Defendants urge that Neishi was guilty of contributory negligence as a matter of law as there were patches of fog across the road over which he approached the scene of the accident. They maintain that because of the fog he should have driven at a less speed than thirty-five miles an hour. Under the facts of this case the question of contributory negligence was one of fact for the trial judge and not one of law for this court. In making this statement we have assumed, without holding, that the negligence of Neishi, if any, could have been imputed to Nobuko whom the trial court found was a passenger in the Neishi car.
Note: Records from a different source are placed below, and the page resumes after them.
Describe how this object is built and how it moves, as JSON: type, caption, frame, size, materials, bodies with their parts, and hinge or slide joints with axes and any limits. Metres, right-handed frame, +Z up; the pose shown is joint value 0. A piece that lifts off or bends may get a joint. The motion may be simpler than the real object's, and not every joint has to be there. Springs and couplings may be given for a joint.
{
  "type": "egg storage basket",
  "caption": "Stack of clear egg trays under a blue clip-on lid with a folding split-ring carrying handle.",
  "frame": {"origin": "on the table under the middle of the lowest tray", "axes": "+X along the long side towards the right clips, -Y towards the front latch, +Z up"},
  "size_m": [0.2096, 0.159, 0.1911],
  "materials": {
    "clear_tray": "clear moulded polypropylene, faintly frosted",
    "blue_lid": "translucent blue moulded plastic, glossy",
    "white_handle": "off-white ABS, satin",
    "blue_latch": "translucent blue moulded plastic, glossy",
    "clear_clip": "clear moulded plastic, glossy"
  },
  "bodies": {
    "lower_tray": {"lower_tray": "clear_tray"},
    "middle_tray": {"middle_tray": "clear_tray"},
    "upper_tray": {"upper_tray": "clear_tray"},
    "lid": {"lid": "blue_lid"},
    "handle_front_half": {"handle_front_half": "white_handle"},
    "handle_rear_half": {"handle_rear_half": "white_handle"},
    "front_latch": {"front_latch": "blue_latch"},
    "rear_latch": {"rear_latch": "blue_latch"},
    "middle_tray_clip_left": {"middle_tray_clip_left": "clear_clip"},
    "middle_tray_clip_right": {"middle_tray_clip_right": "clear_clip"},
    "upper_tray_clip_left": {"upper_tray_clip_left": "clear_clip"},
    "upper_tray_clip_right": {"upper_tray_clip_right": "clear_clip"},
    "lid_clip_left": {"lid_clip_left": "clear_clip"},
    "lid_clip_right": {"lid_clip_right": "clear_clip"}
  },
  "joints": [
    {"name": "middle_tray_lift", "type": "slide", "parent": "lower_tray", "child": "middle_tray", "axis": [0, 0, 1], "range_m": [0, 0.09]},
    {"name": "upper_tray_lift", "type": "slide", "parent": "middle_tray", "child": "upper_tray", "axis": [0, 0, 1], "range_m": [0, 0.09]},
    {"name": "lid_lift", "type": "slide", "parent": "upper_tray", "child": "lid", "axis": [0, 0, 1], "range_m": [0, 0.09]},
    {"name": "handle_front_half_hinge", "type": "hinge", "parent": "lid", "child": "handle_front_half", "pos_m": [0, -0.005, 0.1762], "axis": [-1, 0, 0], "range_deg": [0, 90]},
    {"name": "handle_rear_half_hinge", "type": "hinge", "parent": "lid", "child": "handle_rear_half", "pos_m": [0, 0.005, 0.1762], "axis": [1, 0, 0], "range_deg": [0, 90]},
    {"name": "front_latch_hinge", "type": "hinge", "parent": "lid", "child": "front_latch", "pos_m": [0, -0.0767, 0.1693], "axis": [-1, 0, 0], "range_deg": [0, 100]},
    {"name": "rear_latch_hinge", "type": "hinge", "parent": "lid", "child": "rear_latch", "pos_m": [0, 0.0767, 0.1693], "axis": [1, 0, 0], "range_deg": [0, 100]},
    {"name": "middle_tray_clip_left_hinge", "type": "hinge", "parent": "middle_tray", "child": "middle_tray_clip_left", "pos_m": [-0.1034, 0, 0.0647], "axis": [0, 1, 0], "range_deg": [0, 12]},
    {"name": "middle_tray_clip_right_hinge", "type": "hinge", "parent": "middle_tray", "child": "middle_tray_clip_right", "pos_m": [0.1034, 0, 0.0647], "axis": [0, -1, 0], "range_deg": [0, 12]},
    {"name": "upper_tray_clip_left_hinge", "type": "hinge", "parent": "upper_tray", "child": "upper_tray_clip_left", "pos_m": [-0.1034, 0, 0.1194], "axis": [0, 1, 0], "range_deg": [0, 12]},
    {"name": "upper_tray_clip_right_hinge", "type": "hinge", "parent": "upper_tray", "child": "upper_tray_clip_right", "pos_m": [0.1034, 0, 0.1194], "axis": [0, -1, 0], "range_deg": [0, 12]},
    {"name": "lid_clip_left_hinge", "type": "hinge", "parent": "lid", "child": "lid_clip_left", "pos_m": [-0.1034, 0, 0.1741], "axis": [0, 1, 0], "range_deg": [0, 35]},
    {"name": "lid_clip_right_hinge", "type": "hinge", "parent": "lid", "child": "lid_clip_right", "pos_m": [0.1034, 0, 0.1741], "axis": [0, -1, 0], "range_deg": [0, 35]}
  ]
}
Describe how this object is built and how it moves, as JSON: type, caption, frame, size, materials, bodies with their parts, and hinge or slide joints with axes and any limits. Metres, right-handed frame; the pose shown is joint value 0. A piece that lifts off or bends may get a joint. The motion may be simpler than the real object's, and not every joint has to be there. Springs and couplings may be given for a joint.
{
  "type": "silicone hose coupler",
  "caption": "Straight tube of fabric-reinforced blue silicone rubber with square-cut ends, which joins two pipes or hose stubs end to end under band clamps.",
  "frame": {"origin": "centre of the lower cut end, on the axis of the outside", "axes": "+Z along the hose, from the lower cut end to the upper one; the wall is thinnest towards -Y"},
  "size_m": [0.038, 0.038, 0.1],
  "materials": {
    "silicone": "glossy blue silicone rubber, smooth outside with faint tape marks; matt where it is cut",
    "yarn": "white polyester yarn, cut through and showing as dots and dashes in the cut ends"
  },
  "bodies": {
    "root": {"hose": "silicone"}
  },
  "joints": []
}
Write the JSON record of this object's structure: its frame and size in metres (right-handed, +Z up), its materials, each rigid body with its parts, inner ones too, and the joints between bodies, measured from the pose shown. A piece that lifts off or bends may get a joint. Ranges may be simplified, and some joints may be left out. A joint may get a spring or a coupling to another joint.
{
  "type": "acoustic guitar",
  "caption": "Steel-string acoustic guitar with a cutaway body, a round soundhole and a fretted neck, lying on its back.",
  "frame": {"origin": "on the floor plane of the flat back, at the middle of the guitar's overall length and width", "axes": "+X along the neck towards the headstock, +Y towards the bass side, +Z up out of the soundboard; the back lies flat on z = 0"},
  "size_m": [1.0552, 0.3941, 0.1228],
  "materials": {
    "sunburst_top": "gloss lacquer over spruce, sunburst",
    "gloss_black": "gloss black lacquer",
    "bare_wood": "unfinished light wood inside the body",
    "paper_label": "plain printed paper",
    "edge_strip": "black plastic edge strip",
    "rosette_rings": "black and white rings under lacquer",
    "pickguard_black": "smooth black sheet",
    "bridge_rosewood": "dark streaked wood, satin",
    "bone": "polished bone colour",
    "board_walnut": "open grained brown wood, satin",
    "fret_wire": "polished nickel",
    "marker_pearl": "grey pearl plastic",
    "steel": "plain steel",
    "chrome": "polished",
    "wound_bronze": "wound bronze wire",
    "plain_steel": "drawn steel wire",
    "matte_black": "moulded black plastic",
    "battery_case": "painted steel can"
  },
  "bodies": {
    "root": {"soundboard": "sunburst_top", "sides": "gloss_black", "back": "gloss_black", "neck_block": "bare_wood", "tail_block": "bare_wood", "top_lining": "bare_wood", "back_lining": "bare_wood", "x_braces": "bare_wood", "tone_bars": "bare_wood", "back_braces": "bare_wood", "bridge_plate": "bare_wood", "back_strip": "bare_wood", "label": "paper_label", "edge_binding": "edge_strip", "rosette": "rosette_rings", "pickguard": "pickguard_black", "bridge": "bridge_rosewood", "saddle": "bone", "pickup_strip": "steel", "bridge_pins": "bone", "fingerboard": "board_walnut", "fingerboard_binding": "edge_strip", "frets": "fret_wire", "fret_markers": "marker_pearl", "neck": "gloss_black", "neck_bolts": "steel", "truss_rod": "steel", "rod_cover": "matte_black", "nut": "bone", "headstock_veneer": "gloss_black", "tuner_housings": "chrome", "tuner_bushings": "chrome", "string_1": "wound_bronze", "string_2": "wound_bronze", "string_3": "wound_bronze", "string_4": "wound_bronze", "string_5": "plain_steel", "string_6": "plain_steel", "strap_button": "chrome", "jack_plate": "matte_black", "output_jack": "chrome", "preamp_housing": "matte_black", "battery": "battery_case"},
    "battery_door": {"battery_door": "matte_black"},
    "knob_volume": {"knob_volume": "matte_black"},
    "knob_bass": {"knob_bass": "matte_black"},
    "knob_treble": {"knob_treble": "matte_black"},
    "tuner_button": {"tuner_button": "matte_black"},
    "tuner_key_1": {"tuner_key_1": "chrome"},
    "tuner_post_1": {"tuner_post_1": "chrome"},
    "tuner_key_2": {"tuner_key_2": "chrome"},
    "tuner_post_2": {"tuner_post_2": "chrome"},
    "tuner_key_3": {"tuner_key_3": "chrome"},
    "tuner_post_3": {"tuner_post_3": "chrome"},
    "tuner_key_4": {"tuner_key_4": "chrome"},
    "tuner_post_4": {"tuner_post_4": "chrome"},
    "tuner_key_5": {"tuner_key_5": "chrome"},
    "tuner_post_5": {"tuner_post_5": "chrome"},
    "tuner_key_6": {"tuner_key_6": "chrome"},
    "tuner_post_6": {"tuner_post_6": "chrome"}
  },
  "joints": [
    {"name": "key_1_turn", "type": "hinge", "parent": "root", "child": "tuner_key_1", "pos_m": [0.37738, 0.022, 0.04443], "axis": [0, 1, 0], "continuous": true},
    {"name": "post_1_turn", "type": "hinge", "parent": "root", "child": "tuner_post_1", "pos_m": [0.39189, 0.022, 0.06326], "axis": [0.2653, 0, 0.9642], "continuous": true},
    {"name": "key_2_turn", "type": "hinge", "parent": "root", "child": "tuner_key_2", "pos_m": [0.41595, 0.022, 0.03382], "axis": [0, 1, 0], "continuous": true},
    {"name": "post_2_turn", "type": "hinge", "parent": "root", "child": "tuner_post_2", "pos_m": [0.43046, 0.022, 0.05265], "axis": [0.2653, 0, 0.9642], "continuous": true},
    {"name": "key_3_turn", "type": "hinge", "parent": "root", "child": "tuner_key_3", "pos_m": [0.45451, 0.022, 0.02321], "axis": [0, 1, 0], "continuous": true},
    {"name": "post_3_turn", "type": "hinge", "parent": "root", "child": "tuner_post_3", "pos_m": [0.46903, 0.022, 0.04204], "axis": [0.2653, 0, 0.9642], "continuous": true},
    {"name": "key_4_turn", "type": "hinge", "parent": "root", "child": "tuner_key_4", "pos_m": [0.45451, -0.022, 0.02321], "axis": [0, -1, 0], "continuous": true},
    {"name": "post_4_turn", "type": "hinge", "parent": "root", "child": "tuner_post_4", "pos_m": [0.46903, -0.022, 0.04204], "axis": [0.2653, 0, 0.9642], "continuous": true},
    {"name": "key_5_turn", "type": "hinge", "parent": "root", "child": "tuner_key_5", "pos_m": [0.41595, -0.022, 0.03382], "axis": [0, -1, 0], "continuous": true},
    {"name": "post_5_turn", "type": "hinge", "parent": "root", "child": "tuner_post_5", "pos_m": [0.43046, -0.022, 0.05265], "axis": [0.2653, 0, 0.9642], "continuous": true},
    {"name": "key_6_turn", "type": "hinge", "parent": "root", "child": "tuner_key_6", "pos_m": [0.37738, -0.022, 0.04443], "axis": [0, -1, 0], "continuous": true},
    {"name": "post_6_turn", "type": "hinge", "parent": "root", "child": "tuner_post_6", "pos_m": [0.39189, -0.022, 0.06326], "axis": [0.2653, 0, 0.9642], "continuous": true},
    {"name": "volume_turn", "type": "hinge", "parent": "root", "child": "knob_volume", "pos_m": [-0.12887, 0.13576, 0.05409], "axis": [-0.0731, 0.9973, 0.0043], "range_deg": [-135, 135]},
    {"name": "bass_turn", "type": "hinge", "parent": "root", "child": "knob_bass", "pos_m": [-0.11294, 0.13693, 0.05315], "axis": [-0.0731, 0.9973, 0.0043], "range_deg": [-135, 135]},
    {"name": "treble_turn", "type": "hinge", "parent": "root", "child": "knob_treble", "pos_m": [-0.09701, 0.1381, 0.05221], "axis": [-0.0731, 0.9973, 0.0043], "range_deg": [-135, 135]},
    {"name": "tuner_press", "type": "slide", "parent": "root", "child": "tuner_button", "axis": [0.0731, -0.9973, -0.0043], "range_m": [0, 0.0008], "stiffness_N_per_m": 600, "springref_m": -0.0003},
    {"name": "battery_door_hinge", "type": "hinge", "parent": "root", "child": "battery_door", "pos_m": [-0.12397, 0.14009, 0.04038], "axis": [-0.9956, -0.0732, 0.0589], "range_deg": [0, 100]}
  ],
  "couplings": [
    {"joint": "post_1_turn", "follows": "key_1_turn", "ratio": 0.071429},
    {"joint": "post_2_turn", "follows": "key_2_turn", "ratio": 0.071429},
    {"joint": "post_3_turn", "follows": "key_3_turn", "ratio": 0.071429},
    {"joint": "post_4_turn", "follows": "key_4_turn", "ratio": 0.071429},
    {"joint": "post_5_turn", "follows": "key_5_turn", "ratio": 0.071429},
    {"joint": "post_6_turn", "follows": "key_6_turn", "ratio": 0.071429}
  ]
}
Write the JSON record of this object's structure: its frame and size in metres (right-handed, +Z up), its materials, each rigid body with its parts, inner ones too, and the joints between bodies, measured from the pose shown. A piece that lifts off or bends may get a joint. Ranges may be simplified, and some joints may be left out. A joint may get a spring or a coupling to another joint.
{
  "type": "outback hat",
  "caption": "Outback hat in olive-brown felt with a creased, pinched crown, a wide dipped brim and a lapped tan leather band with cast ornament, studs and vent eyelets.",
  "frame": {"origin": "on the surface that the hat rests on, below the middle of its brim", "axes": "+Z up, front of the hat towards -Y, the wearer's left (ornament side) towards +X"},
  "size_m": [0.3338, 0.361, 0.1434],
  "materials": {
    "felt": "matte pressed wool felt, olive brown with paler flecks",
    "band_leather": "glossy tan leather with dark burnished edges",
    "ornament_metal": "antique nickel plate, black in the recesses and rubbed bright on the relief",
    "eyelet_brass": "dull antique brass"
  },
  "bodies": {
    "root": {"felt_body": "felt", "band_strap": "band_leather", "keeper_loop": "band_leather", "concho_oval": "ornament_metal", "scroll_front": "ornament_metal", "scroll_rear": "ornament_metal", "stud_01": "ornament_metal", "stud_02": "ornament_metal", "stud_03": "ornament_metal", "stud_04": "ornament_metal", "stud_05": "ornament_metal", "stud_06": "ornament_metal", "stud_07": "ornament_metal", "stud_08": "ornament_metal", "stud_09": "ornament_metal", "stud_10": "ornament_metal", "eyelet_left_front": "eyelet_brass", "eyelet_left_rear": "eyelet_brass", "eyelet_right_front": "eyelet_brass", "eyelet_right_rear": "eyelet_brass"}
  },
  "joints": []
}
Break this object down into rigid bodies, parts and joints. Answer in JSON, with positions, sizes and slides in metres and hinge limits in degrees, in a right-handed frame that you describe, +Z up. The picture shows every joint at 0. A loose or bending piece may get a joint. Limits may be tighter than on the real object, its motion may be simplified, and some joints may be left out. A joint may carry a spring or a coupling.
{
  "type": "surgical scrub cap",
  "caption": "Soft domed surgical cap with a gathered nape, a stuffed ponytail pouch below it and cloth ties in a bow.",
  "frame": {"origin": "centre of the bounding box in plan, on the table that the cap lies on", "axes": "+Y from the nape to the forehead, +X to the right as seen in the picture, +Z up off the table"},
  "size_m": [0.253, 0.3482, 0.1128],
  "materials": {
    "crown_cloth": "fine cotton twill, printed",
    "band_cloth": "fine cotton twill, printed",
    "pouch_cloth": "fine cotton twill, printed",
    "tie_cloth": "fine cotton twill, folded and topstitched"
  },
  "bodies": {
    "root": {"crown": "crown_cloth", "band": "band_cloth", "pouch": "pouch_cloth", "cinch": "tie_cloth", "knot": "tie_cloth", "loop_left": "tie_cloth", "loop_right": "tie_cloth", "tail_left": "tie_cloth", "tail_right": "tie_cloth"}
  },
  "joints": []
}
Defendants further urge that the trial court misconstrued the law requiring disabled motor vehicles to park off from the paved portions of the highways, and misapplied that law to the facts of the instant case. There is no mention of this matter in the findings of facts. Where, as here, the evidence supports the findings and the findings support the judgment, we cannot reverse the judgment because of remarks made by the trial judge in summing up the evidence, where those remarks are neither reflected in the findings nor the judgment.
Defendants contend that the trial court committed prejudicial error in refusing to permit their counsel to read into the record an excerpt from the evidence of Neishi* given at the coroner's inquest held over the body of Nobuko Furuta. It was offered for the purpose of impeaching the testimony of Neishi given at the trial. The purported impeaching evidence is not contained in the record, at least not within a reasonable distance from the page reference to it in defendants' brief, and in the absence of a proper record we cannot consider the question. However, the testimony is set forth in the briefs of both parties and we agree with the trial judge that it did not tend to impeach the evidence of Neishi given at the trial and that it was properly excluded.
An order denying a motion for new trial is not appealable. (Sec. 963, Code Civ. Proc.)
The appeal from the order denying the motion for new trial is dismissed.
The judgment is affirmed.
Barnard, P. J., and Jennings, J., concurred.